1984 Aralığında Mestanlı (Mumçilgrat) Türk ayaklanmasında kurşun yarası alan ve sözde daha iyi tedavi etmek üzere ambulansla gece Stara Zagora hastanesine taşınan Türklerin bazıları hastanenin 5. kat pencerelerinden kendilerini atmak zorunda kalmış oldukları artık biliniyor. Allah’ın rahmetine böyle kavuşan bu Türklerin yürek yakan hikâyeleri bu hastaneyi terk edip Batı Avrupa ülkelerine giden Bulgar Doktor ve hemşirelerin anlattıkları olaylarda ortaya çıkmıştır.

Bugün ülkemizde doktor sayısı çok azalmıştır.

Türklerin yaşadığı bölgelerin il hastanelerinde bile birçok uzman doktor yerleri boştur. Doktorlar, biz yeminli uzmanlarız, mesele para meselesi değildir “işimize müdahale ediliyor” diye anlatıyorlar. Ortaya çıkan gerçek ise, Türklere ve Müslümanlara karşı uygulanan baskı ve terörde sağlık sisteminin doktor ve hemşirelerin de alet edilmesi görüldü.
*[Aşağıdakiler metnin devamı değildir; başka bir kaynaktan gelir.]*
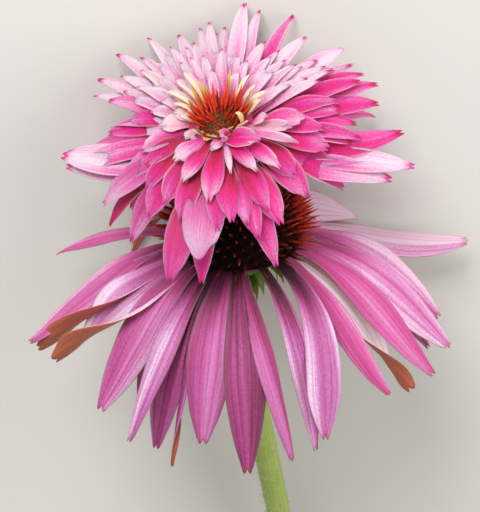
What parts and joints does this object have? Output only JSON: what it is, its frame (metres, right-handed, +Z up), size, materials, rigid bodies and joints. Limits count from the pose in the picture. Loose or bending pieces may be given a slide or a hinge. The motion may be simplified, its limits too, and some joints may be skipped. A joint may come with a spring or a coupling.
{
  "type": "purple coneflower flowering stem",
  "caption": "Cut coneflower stem lying down: drooping toothed rays round a bristly cone, topped by a second double bloom, with narrow toothed leaves.",
  "frame": {"origin": "middle of the bounding box's base, on the surface that the cut stem lies on", "axes": "+Z up from the surface; +Y along the stem, from its cut end to the bloom; +X to the bloom's right, seen from above with the bloom at the top"},
  "size_m": [0.1159, 0.26, 0.0761],
  "materials": {
    "stem": "matte green stem with fine ribs and short bristles",
    "leaf": "rough dark green leaf, sunken veins",
    "involucre": "green hairy bracts",
    "lower_ray": "soft mauve-pink petal with lengthwise furrows",
    "cone": "near-black brown with stiff dark red bristles",
    "upper_petal": "satin pink petal, magenta base and pale edge",
    "disc": "red and orange spikes",
    "floret": "cream and yellow florets"
  },
  "bodies": {
    "root": {"stem": "stem", "leaf_upper": "leaf", "leaf_middle": "leaf", "leaf_lower": "leaf", "involucre": "involucre", "lower_rays": "lower_ray", "cone": "cone", "upper_rays": "upper_petal", "disc": "disc", "disc_florets": "floret"}
  },
  "joints": []
}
Bu önemli gerçeğin bir halkası da, 1989 Mayıs Haziran olaylarında kurşunlanan Türklerin Kubrat, Novipaza vb. Deliorman yöre hastanelerine alınmaması, kendilerine ilk yardım gösterilmemesi. Bu olaylar ülkemizde büyük bir korku doğurmuştur. Türklere hastanelerde iyi bakılmadığı gibi, insanlarımızda hastaneye düşme korkusu da büyüyor.

Biz bu hayatta ne kadar büyüksek, mezarlıklarımızda da o kadar büyüktür.

Şu geçici dünyada kabristan önünden geçen Müslümanlardan başka, susarak saygıda duran var mıdır? Anlatmaya çalıştığı olay yalnız Bulgaristan’a has olmayıp, bütün Balkanları da sarmıştır.

Bir Bosna şarkısı der ki:

Abanı alıp giderken,

Çarşıya gider gibi ahir ete,

Beraberinde aldın mı çarşı havasını

İnsan tebessümünü cennette?

Bu söylem, biz Müslümanların ölümden korkmadığımıza gösterirken, yüreğimizin hoş olduğuna, her zaman her yerde herkesin iyiliğini istediğimizi kanıtladığı gibi, “Allah canını almasın!” sözlerinin bizim için değil, korkanların daha da korkması için bir dua olduğunu kanıtlar.

Başka büyük korkular da vardı geçen yüzyıldan uzanan.

Korku, bir sosyal ve siyasi olay olarak Bulgaristan’da yaşamaya ve büyümeye devam ediyor.

Korku, Hak ve Özgürlük Hareketini de  özellikle yönetim kadrolarını bütünüyle sarmış durumundadır. Bugün günlerden 31 Ağustos 2015, sabah saat 08’de açtığım “NOVA” TV ekranında HÖH (DPS) partisinin kurucu yöneticilerinden ve uzun yıllar Başkan Yardımcılığı ve Örgüt İşleri Sekreteri görevinde bulunan Osman Oktay, ekrandan “örgüt yönetimindeki korku” konusunu anlatıyor. O, 2000 yıllarının başında “Leani” isimli Bulgar şirketinde görev alan ve aynı zamanda Parti Başkanı Ahmet Doğan’ın özel kalem müdürü olan Ahmet Emin’in sözde intihar etmesi (kurşunlanarak öldürülmesi) olayına değiniyor. Ona göre, A. Emin sermaye akımlarıyla ilgili olayları kontrol etmekte zorlandığı için yok edilmiştir.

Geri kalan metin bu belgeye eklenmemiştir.